La reproduction est ovipare. La femelle pond de 8 à 24 œufs qui éclosent au bout de 60 à 80 jours. Les petits mesurent de 110 à 14 cm de long au moment de l’éclosion.
Le venin de Cerastes cerastes est relativement complexe et contient des principes actifs qui ont divers effets. À côté de manifestations d’agrégation plaquettaire et de l’activation de la prothrombine et des facteurs X de la coagulation (effet pro-coagulant) il existe des substances dont l’effet est opposé et qui sont anticoagulantes et hémorragisantes avec en plus une phosphodiestérase.
On a identifié au moins 12 toxines dans le venin de la vipère cornue. La symptomatologie comprend : une tuméfaction et un œdème qui peut être important à cause de l’augmentation de la perméabilité capillaire et de l’effet cytotoxique qui peut causer des nécroses et des gangrènes, une anémie hémolytique et même une insuffisance rénale aiguë qui peut entraîner la mort de la personne qui a été mordue.
Cependant les cas recensés de décès humains ne sont pas nombreux et même les anciens Égyptiens considéraient que la morsure du céraste était guérissable et généralement non mortelle.
Cela amène à penser qu’ à supposer que la légende de Cléopâtre soit vraie cette reine n’aurait probablement pas eu l’idée de choisir une vipère pour se suicider et qu’elle aurait certainement opté pour le cobra (Naja haje) pour la raison essentielle qu’il est doté d’un venin bien plus puissant et ensuite parce que son venin neurotoxique lui aurait procuré une mort sûrement moins douloureuse et moins laide que celui d’un vipéridé.

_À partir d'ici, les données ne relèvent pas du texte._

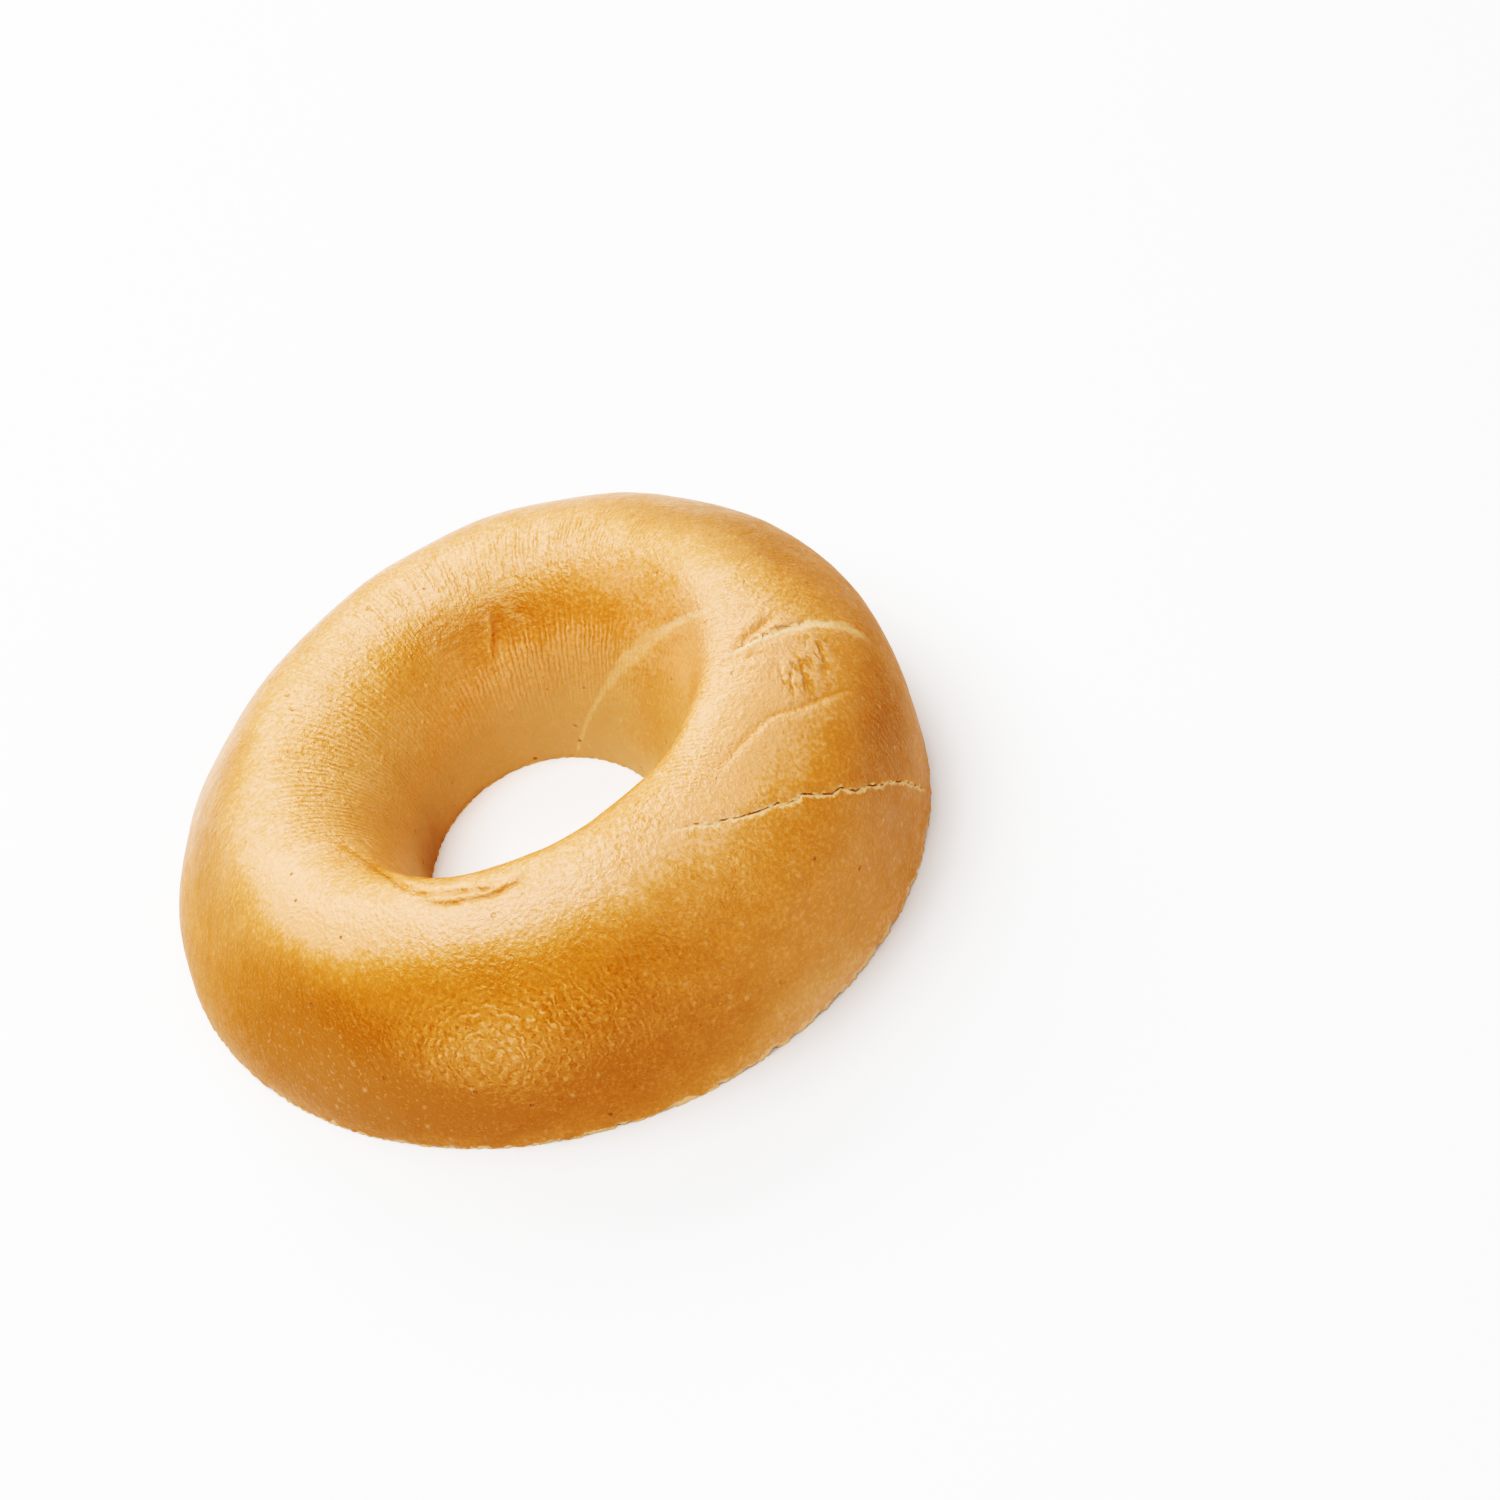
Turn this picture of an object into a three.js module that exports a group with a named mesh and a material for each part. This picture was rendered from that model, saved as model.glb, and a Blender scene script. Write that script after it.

Les médecins égyptiens, en effet, déjà 2200 ans avant J.C., avaient écrit par exemple sur un papyrus aujourd’hui conservé dans un musée que la morsure d’un céraste pouvait être soignée avec la pharmacopée de l’époque mais il est probable que cette “guérison” était due plus au fait que sa morsure est assez rarement mortelle pour un homme adulte qu’à toutes les thérapies d’alors.
Une donnée intéressante au sujet du venin de ce reptile concerne les études effectuées au sujet de son éventuelle utilité dans le traitement des cancers.
Beaucoup de venins de serpents ont été analysés dans ce but, de ceux de différents cobras à celui de Trimeresurus flavoviridis qui a démontré qu’il est capable d’inhiber la croissance des cellules cancéreuses des sarcomes du rat, du mélanome et de l’hépatocarcinome, du moins “in vitro”.
Plus tard, en 2003, une étude menée sur le venin du céraste de l’Égypte a prouvé que certains de ses composants étaient nettement en mesure de “tuer” in vitro les cellules cancéreuses.
Il reste encore beaucoup à faire dans l’étude des venins de serpents qui comme de nombreux autres venins peuvent, moyennant des doses appropriées ou en sélectionnant des composants bien précis, être transformés en médicaments capables de vaincre des pathologies mortelles mais la difficulté de cette utilisation réside non pas tant dans la rareté des approvisionnements ou la complexité des venins que dans la rareté de leur homogénéité dans la mesure où des spécimens différents de la même espèce ou des populations simplement séparées géographiquement peuvent présenter des différences de composition et de mécanismes d’action qui peuvent être importantes.
Noms communs : Desert horned adder (anglais), Vipera cornuta del deserto (italien), Wüsten-Hornviper (allemnd), Lefaa, Zus, Takelt (noms locaux).